Read the lines that follow and pick out every one containing the word "manifold".
[start INFORMATION SHOWN]
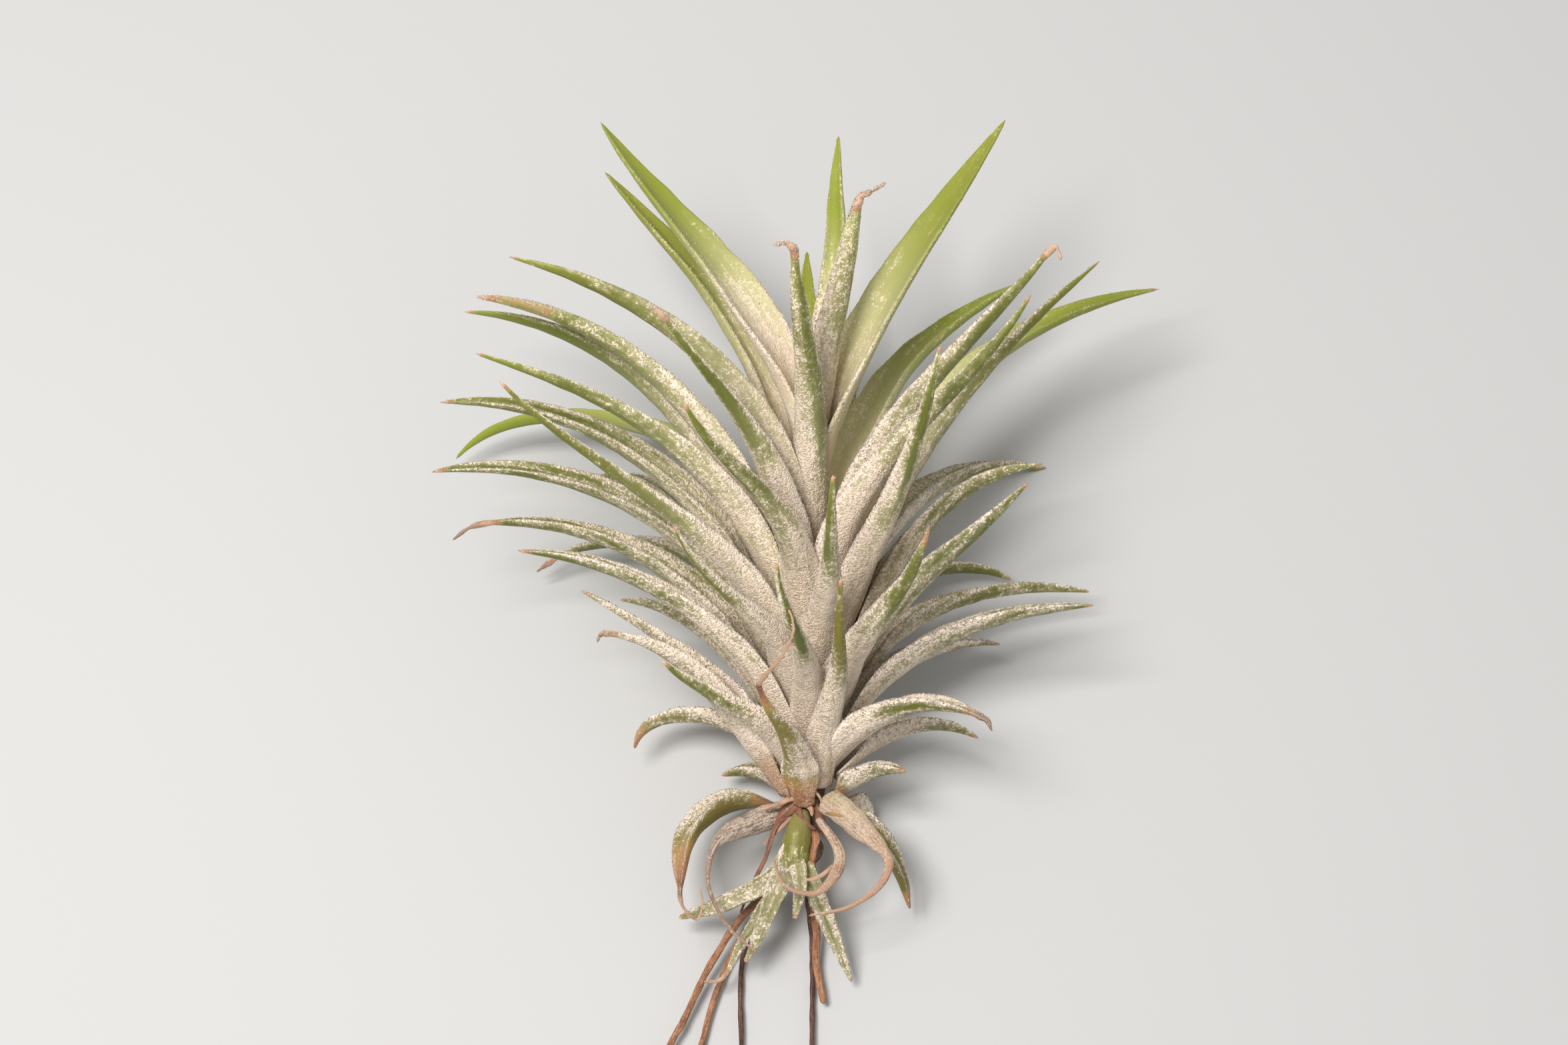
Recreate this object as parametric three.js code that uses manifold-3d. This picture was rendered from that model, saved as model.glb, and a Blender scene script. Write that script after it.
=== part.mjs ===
// Sky plant: an air plant lying on its back. A short woody stem carries a spiral of channelled leaves.
// The youngest leaves stand together as the heart, and the oldest are bent back or dried into curls.
// A small offset and a few wiry roots come out of the stem's foot.
//
// Every piece is modelled in the plant's own frame, in millimetres: +Y runs up the stem, +X is to the right
// and +Z comes out of the side that faces up once the plant lies down. An azimuth turns about +Y
// from +Z towards +X. At the end the whole plant is tilted and set on the surface.
import * as THREE from "three";
import { mergeVertices } from "three/addons/utils/BufferGeometryUtils.js";
import Module from "manifold-3d";

const wasm = await Module();
wasm.setup();

// How the plant lies: the crown is raised, and two leaf tips and a bent leaf at the foot touch the surface
const LYING_TILT = 22.7;
const ORIGIN_HEIGHT = 10.2;
const GROUND_SIZE = 300;
const GROUND_DEPTH = 40;

// The stem
const STEM_FOOT = -8;
const STEM_TOP = 28;
const STEM_RADIUS = 3;
const STEM_FOOT_RADIUS = 1.7;
const STEM_SWELLING = { height: -5, radius: 2.4 }; // where the foot widens into the stem
const CROWN_RADIUS = 1.5;
const CROWN_HEIGHT = 42; // where the stem's taper would reach CROWN_RADIUS
const TAPER_START = 12;

// The spiral of leaves
const GOLDEN_ANGLE = 137.508;
const FIRST_AZIMUTH = 125;
const LEAFY_FOOT = -3.5; // where on the stem the oldest leaf is rooted
const LEAFY_TOP = 33.5;
const FOOT_CROWDING = 1.2; // over 1, the leaves stand closer together towards the foot
const HEART_COUNT = 8;
const HEART_RISE = 11; // how much further up the youngest leaf comes free
const HEART_ROOT_RADIUS = 0.9;
const HEART_TOP = 45; // top of the growing point
const HEART_TOP_RADIUS = 1;
const HEART_SHOULDER = { height: 33, radius: 2.2 };

// Leaf blades
const LEAF_WIDTH = 8.4; // measured round the channel
const ROOT_WIDTH = 5.4;
const TIP_WIDTH = 0.7;
const FULL_WIDTH_SHARE = 0.25; // how much of a leaf, from its root, widens
const YOUNG_TAPER = 2; // the higher, the longer a leaf keeps its width
const OLD_TAPER = 1.5;
const TIP_BLUNTNESS = 0.85; // the lower, the blunter the tip
const PUP_TAPER = 2;
const PUP_BLUNTNESS = 0.7;
const DRY_TAPER = 1;
const DRY_BLUNTNESS = 1.5; // over 1, the blade is drawn out into a thread
const ROOT_THICKNESS = 0.9;
const BLADE_THICKNESS = 1.5;
const DRY_THICKNESS = 0.7;
const TIP_THICKNESS = 0.6;
const FULL_THICKNESS_SHARE = 0.4; // how much of a leaf, from its root, thickens
const EDGE_SHARE = 0.5; // a blade's thickness at its edge over that at its middle
const CHANNEL_ARC = 85; // degrees of arc from a blade's middle to its edge
const OPEN_CHANNEL_ARC = 58; // the same in the broadest leaves, which lie open
const SHEATH_SHARE = 0.3; // how much of a leaf, from its root, bends round the stem
const ROOT_HANDLE = 0.42; // share of its span over which a midrib keeps its first direction
const TIP_HANDLE = 0.36;
const GAP = 0.3; // clearance between neighbours

// Where the leaf tips are seen from: this far in front of the stem, opposite this point [right, up]
const VIEW_DISTANCE = 500;
const VIEW_CENTRE = new THREE.Vector2(-3.3, 36);

// Each leaf, from the heart outwards: where its tip is seen, [right, up, out],
// the blade's direction at its root and at its tip, in degrees from the stem's, which over 90 droops,
// and its greatest width over LEAF_WIDTH.
const LEAVES = [
  [4.1, 88.8, -12, 4, 10, 0.75],
  [-28.3, 90.7, -10, 3, 33, 1.15],
  [7.2, 80.5, 6, 4, 8, 0.85],
  [-0.2, 73, -20, 6, 30, 0.8],
  [-40.8, 72.3, 6, 24, 76, 0.95],
  [26.9, 91, -8, 2, 33, 1.25],
  [-27.8, 83.9, -16, 6, 44, 1.05],
  [-1.9, 73.2, 18, 8, 20, 0.85],
  [28.9, 68.7, -22, 18, 66, 1],
  [-45.4, 66.8, 0, 22, 82, 1],
  [33.1, 73, 12, 16, 42, 0.95],
  [-8, 65, -26, 20, 60, 0.95],
  [-19.8, 64.1, 24, 16, 50, 0.85],
  [47.9, 67.9, -16, 20, 80, 0.95],
  [-47, 64.8, -8, 22, 86, 0.95],
  [30.5, 67.1, 20, 24, 36, 0.9],
  [8, 58, -29, 20, 72, 1],
  [-45.4, 59.1, 12, 18, 74, 0.95],
  [39.8, 71.7, -2, 22, 50, 0.95],
  [-48.1, 44.7, -26, -4, 134, 0.95],
  [-16.8, 52.2, 28, 16, 42, 0.8],
  [32.5, 43, -30.5, 24, 100, 1.05],
  [-50.2, 52.4, -4, 20, 92, 1.05],
  [18.2, 60.2, 26, 24, 24, 0.9],
  [-2.6, 49, -28, 24, 84, 1],
  [-42.2, 55.4, 24, 34, 48, 0.85],
  [32, 44, 2, 28, 82, 1.15],
  [-31.8, 41, -30, 26, 106, 0.95],
  [3.2, 42.5, 28, 14, 20, 0.75],
  [27.8, 28.1, -20, 30, 114, 0.9],
  [-51.5, 42.9, 4, 18, 98, 1.05],
  [30, 41.5, 16, 28, 46, 1.15],
  [-35.3, 30.5, -18, 16, 122, 0.9],
  [-18.4, 35.6, 25, 30, 34, 0.8],
  [38.5, 26.5, -14, 32, 98, 0.8],
  [-44.4, 35.8, 0, 24, 94, 1],
  [16.8, 35.4, 22, 30, 30, 0.95],
  [3, 30, -19, 34, 98, 0.95],
  [-39.6, 32.1, 10, 32, 86, 0.9],
  [39, 24.7, 4, 34, 86, 1.2],
  [-25.7, 25.4, -6, 40, 88, 0.85],
  [-4.3, 30.5, 25, 14, 12, 0.7],
  [26.2, 19.3, -12, 44, 100, 0.9],
  [-31, 26.7, 8, 36, 62, 0.9],
  [23.5, 9.4, 14, 44, 112, 1],
  [-3.4, 15, -13.6, 44, 104, 0.85],
  [-20, 17.1, 17, 44, 54, 0.9],
  [23.2, 6.5, -2, 48, 122, 0.8],
  [-23.7, 5.1, -6, 16, 170, 0.85],
  [4.5, 28.4, 22, 14, 12, 0.7],
  [3.7, 6, -9.5, 54, 118, 0.8],
  [-27.6, 20.8, 12, 40, 84, 0.85],
  [13.4, 1.9, 4, 56, 104, 0.85],
  [-11.8, 1.4, -7, 56, 112, 0.8],
  [-6.6, 13.5, 19, 36, 46, 0.75],
  [8.5, -9, -9.2, 70, 150, 0.8],
  [-17.6, -14.6, 10, 70, 174, 1.05],
  [13.9, -16.8, 1, 88, 166, 0.75],
];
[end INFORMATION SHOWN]
TASK RESPONSE.
Recreate this object as parametric three.js code that uses manifold-3d. This picture was rendered from that model, saved as model.glb, and a Blender scene script. Write that script after it.
import Module from "manifold-3d";